L’orientation en question

Mais selon les projets (prépa maths, par exemple), l’option reste insuffisante. Il importe donc de bien se renseigner sur les attendus des filières post-bac visées, ce qui n’est pas toujours évident lorsque l’on ignore ce que l’on souhaite faire. La question de l’orientation reste sensible face à des établissements qui vont accueillir les premiers diplômés du nouveau bac. « Certains élèves peuvent intégrer des parcours avec l’option maths complémentaires.
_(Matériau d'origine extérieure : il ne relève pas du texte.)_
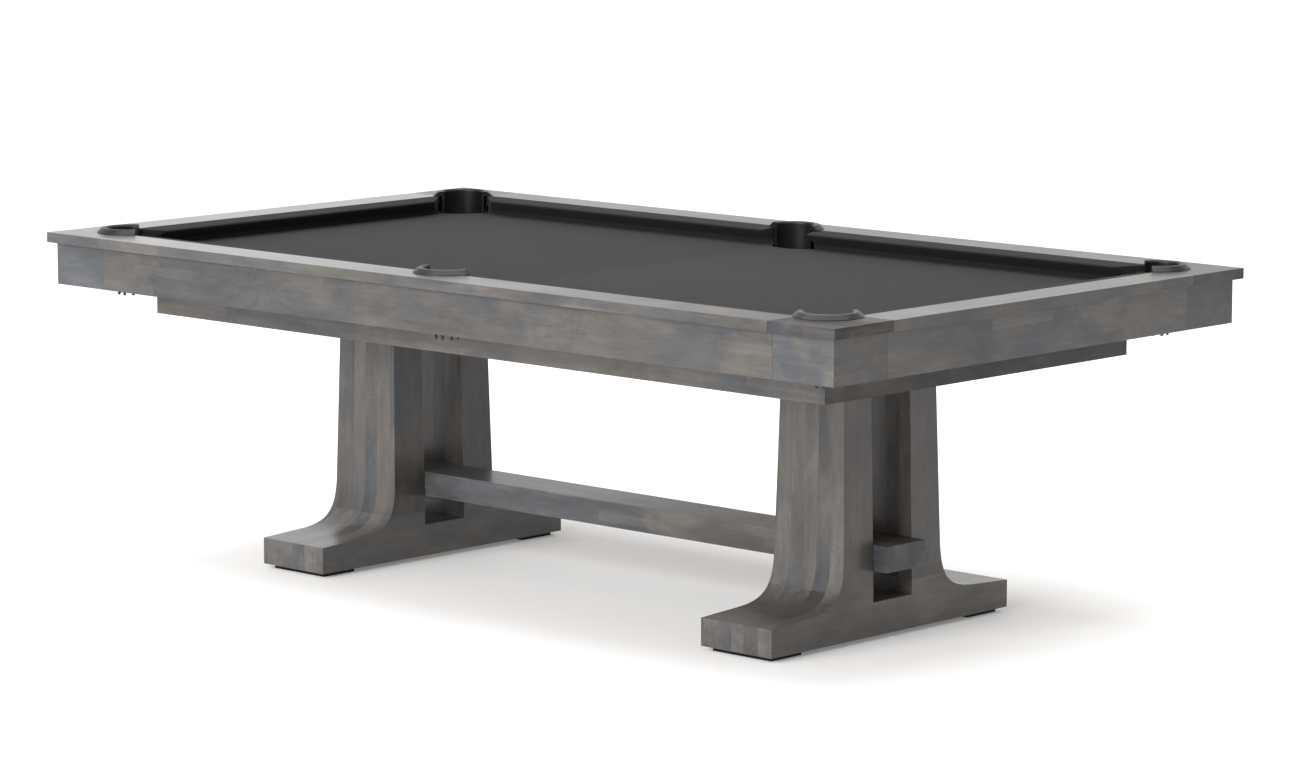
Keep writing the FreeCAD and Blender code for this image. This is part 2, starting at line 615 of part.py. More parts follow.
def build_frame():
    """Mitred frame boards, inner beams and the bolts that hold them."""
    screw_floor = SLATE_BOTTOM - SCREW_IN_WOOD - 1
    screw_holes = [upright(x, y, screw_floor, SLATE_BOTTOM + 1, SCREW + FIT)
                   for x, y in slate_screw_places()]
    beam_x = [side * x for x in (PEDESTAL_X, SLATE_JOINT) for side in (-1, 1)]
    sides = [(V(x, side * FRAME_Y, FRAME_BOLT_Z), V(0, -side, 0)) for x in beam_x for side in (-1, 1)]
    ends = [(V(side * FRAME_X, 0, FRAME_BOLT_Z), V(-side, 0, 0)) for side in (-1, 1)]
    sink_depth, sink_radius = LAG_SINK
    lags = [(V(side * PEDESTAL_X, y, FRAME_BOTTOM + sink_depth), Z_AXIS)
            for side in (-1, 1) for y in PLATE_LAG_Y]
    bolts = []
    holes = []
    for seats, reach in ((sides + ends, FRAME_BOLT_REACH), (lags, LAG_REACH)):
        for seat, direction in seats:
            bolts.append(bolt(seat, direction, reach, FRAME_BOLT, 16, 6))
            holes.append(rod(seat - direction, seat + direction * (reach + 1), FRAME_BOLT + FIT))
    for seat, direction in lags:
        holes.append(upright(seat.x, seat.y, FRAME_BOTTOM - 1, seat.z, sink_radius))
    write("frame_bolts", bolts)

    z0, z1 = FRAME_BOTTOM, SLATE_BOTTOM
    long_board = prism([(-FRAME_X, FRAME_Y), (FRAME_X, FRAME_Y), (FRAME_IN_X, FRAME_IN_Y),
                        (-FRAME_IN_X, FRAME_IN_Y)], "XY", z0, z1).cut(holes + screw_holes)
    end_board = prism([(FRAME_X, -FRAME_Y), (FRAME_X, FRAME_Y), (FRAME_IN_X, FRAME_IN_Y),
                       (FRAME_IN_X, -FRAME_IN_Y)], "XY", z0, z1).cut(holes + screw_holes)
    write("frame_board_rear", [long_board])
    write("frame_board_front", [turned(long_board)])
    write("frame_board_right", [end_board])
    write("frame_board_left", [turned(end_board)])

    beams = [box(x - BEAM_HALF, x + BEAM_HALF, -FRAME_IN_Y, FRAME_IN_Y, PLATE_TOP, z1) for x in beam_x]
    stops = [-FRAME_IN_X - BEAM_HALF] + sorted(beam_x) + [FRAME_IN_X + BEAM_HALF]
    for start, end in zip(stops, stops[1:]):
        beams.append(box(start + BEAM_HALF, end - BEAM_HALF, -CENTRE_HALF, CENTRE_HALF, PLATE_TOP, z1))
    write("frame_beams", [beam.cut(holes + screw_holes) for beam in beams])
    return holes


# ---------------------------------------------------------------- pedestals

def pedestal_half():
    """The rear half of a pedestal's end view: foot, cove and post."""
    cove_top_y = POST_TOP_Y + (FRAME_BOTTOM - COVE_TOP) * POST_TAPER
    cove_end_z = FOOT_END_TOP + (FOOT_HALF_Y - COVE_END) * FOOT_SLOPE
    down = V(0, POST_TAPER, -1).normalize() * COVE_PULL[0]
    out = V(0, -1, FOOT_SLOPE).normalize() * COVE_PULL[1]
    start, end = V(0, cove_top_y, COVE_TOP), V(0, COVE_END, cove_end_z)
    curve = Part.BezierCurve()
    curve.setPoles([start, start + down, end + out, end])
    corners = [end, V(0, FOOT_HALF_Y, FOOT_END_TOP), V(0, FOOT_HALF_Y, PAD_THICK), V(0, 0, PAD_THICK),
               V(0, 0, FRAME_BOTTOM), V(0, POST_TOP_Y, FRAME_BOTTOM), start]
    edges = [curve.toShape()]
    edges += [Part.LineSegment(a, b).toShape() for a, b in zip(corners, corners[1:])]
    solid = Part.Face(Part.Wire(edges)).extrude(X_AXIS * 2 * FOOT_HALF_X)
    solid.translate(V(-FOOT_HALF_X, 0, 0))
    return solid


def build_pedestals(frame_holes):
    """Feet, tapered posts, top plates, the stretcher through both slots, and what joins them."""
    slot = box(-200, 200, -SLOT_HALF, SLOT_HALF, NOTCH_FLOOR, FRAME_BOTTOM + 1)
    rise = FRAME_BOTTOM - POST_JOINT
    top_half = FOOT_HALF_X - rise * POST_TAPER
    taper = prism([(-FOOT_HALF_X, POST_JOINT), (FOOT_HALF_X, POST_JOINT), (top_half, FRAME_BOTTOM),
                   (-top_half, FRAME_BOTTOM)], "XZ", -FOOT_HALF_Y, FOOT_HALF_Y)
    rear = pedestal_half()
    halves = {"front": mirrored(rear, Y_AXIS), "rear": rear}
    below = box(-200, 200, -500, 500, 0, POST_JOINT)

    bolts, bolt_holes = [], []
    for x in (-POST_BOLT_X, POST_BOLT_X):
        for y in (-POST_BOLT_Y, POST_BOLT_Y):
            upper, lower = V(x, y, PLATE_TOP), V(x, y, POST_BOLT_SEAT)
            for seat, direction, reach in ((upper, Z_AXIS * -1, PLATE_THICK + POST_BOLT_REACH[0]),
                                           (lower, Z_AXIS, POST_BOLT_REACH[1])):
                bolts.append(bolt(seat, direction, reach, BOLT_RADIUS, 19, 8))
                bolt_holes.append(rod(seat, seat + direction * (reach + 1), BOLT_RADIUS + FIT))
            bolt_holes.append(upright(x, y, 0, POST_BOLT_SEAT, POST_BOLT_SINK))
    dowel_z = sum(STRETCHER_Z) / 2
    dowels = [rod(V(x, -DOWEL_REACH, dowel_z), V(x, DOWEL_REACH, dowel_z), DOWEL_RADIUS)
              for x in (-DOWEL_X, DOWEL_X)]
    dowel_holes = [rod(V(x, -DOWEL_REACH - 1, dowel_z), V(x, DOWEL_REACH + 1, dowel_z), DOWEL_RADIUS + FIT)
                   for x in (-DOWEL_X, DOWEL_X)]

    pad_y = sum(PAD_Y) / 2
    flange_top, barrel_top = PAD_THICK + SOCKET[0], PAD_THICK + SOCKET[1]
    sockets, socket_holes = [], []
    for y in (-pad_y, pad_y):
        socket = upright(0, y, PAD_THICK, flange_top, SOCKET_RADIUS[0])
        socket = socket.fuse(upright(0, y, flange_top, barrel_top, SOCKET_RADIUS[1]))
        sockets.append(socket.cut(upright(0, y, 0, barrel_top + 1, STUD_RADIUS + STUD_CLEARANCE)))
        socket_holes += [upright(0, y, 0, flange_top, SOCKET_RADIUS[0] + FIT),
                         upright(0, y, 0, barrel_top, SOCKET_RADIUS[1] + FIT),
                         upright(0, y, 0, STUD[1] + 4, STUD_RADIUS + 0.5)]

    foot = halves["front"].common(below).fuse(halves["rear"].common(below)).removeSplitter()
    foot = foot.cut([slot] + bolt_holes + socket_holes)
    plate = box(-PLATE_HALF, PLATE_HALF, -FRAME_IN_Y, FRAME_IN_Y, FRAME_BOTTOM, PLATE_TOP).cut(bolt_holes)
    pad = prism([(-PAD_HALF_X, PAD_Y[0], 3), (PAD_HALF_X, PAD_Y[0], 3), (PAD_HALF_X, PAD_Y[1], 3),
                 (-PAD_HALF_X, PAD_Y[1], 3)], "XY", 0, PAD_THICK)
    pad = pad.cut(upright(0, pad_y, STUD[0], 20, STUD_RADIUS + 0.1))
    stud = upright(0, pad_y, STUD[0], STUD[1], STUD_RADIUS)

    for side, x in (("left", -PEDESTAL_X), ("right", PEDESTAL_X)):
        write("foot_" + side, [shifted(foot, x)])
        for end, half in halves.items():
            column = half.common(taper).cut([slot] + bolt_holes + dowel_holes)
            write("post_%s_%s" % (end, side), [shifted(column, x)])
            leveler = [pad, stud] if end == "rear" else [mirrored(pad, Y_AXIS), mirrored(stud, Y_AXIS)]
            write("leveler_%s_%s" % (end, side), [shifted(piece, x) for piece in leveler])
    write("pedestal_plates", [plate.cut(frame_holes) for plate in both_pedestals([plate])])
    write("pedestal_bolts", both_pedestals(bolts))
    write("stretcher_dowels", both_pedestals(dowels))
    write("leveler_sockets", both_pedestals(sockets))

    stretcher = box(-STRETCHER_X, STRETCHER_X, -STRETCHER_HALF, STRETCHER_HALF, *STRETCHER_Z)
    write("stretcher", [stretcher.cut(both_pedestals(dowel_holes))])


def main():
    os.makedirs("parts", exist_ok=True)
    apron_holes = build_rails()
    build_rail_fasteners()
    build_caps_and_aprons(apron_holes)
    build_pockets()
    build_slate()
    build_pedestals(build_frame())


main()
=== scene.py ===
"""Pool table: wood, cloth, pockets, floor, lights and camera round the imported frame. Metres."""
import math

import bmesh
import bpy
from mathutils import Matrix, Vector


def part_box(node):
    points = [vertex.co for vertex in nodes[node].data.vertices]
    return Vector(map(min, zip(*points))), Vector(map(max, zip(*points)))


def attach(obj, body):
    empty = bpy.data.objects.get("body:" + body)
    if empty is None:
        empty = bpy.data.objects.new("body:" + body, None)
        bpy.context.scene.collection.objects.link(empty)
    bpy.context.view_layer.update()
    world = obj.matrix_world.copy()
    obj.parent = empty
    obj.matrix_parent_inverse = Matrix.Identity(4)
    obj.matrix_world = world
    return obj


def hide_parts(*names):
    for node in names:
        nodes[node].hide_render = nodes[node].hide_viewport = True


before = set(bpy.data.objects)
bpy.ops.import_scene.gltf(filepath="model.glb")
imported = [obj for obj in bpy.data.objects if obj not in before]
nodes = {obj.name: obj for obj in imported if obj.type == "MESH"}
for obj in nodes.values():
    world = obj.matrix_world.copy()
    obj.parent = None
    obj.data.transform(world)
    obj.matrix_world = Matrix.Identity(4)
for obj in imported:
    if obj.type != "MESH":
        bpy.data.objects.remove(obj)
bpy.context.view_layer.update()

# ---- places read from the frame
BED_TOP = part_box("bed_cloth")[1].z
SLATE_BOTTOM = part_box("slate_middle")[0].z
CLOTH_X, CLOTH_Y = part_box("bed_cloth")[1].x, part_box("bed_cloth")[1].y
PLAY_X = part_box("rail_cloth_right")[0].x
PLAY_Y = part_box("rail_cloth_rear_right")[0].y
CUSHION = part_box("rail_cap_right")[0].x - PLAY_X      # nose line to the wooden cap
COLLAR_OUTER = 0.077                                  # radius of a pocket rim's collar
CORNER_POCKET = Vector([c - COLLAR_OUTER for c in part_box("pocket_rim_rear_right")[1].xy])
SIDE_POCKET_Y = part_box("pocket_rim_rear_side")[1].y - COLLAR_OUTER
BASKET_BOTTOM, BASKET_TOP = (corner.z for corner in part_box("pocket_baskets"))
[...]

Mais suivant les attendus, ils peuvent représenter un infime taux dans ces établissements et se retrouver avec des élèves qui ont pris maths expertes. Il leur faudra alors fournir un travail supplémentaire pour compenser. En prépa vétérinaire, les écoles préfèrent parfois prendre des élèves qui ont un bon niveau en maths car il leur sera plus difficile de leur faire récupérer ces connaissances ensuite. Certains élèves qui ont pris physique-chimie et SVT peuvent alors être moins bien placés », prévient l’enseignante. Les admissions sur Parcoursup devraient donner dans quelques mois de plus amples indications sur les débouchés qu’offrent ces spécialités.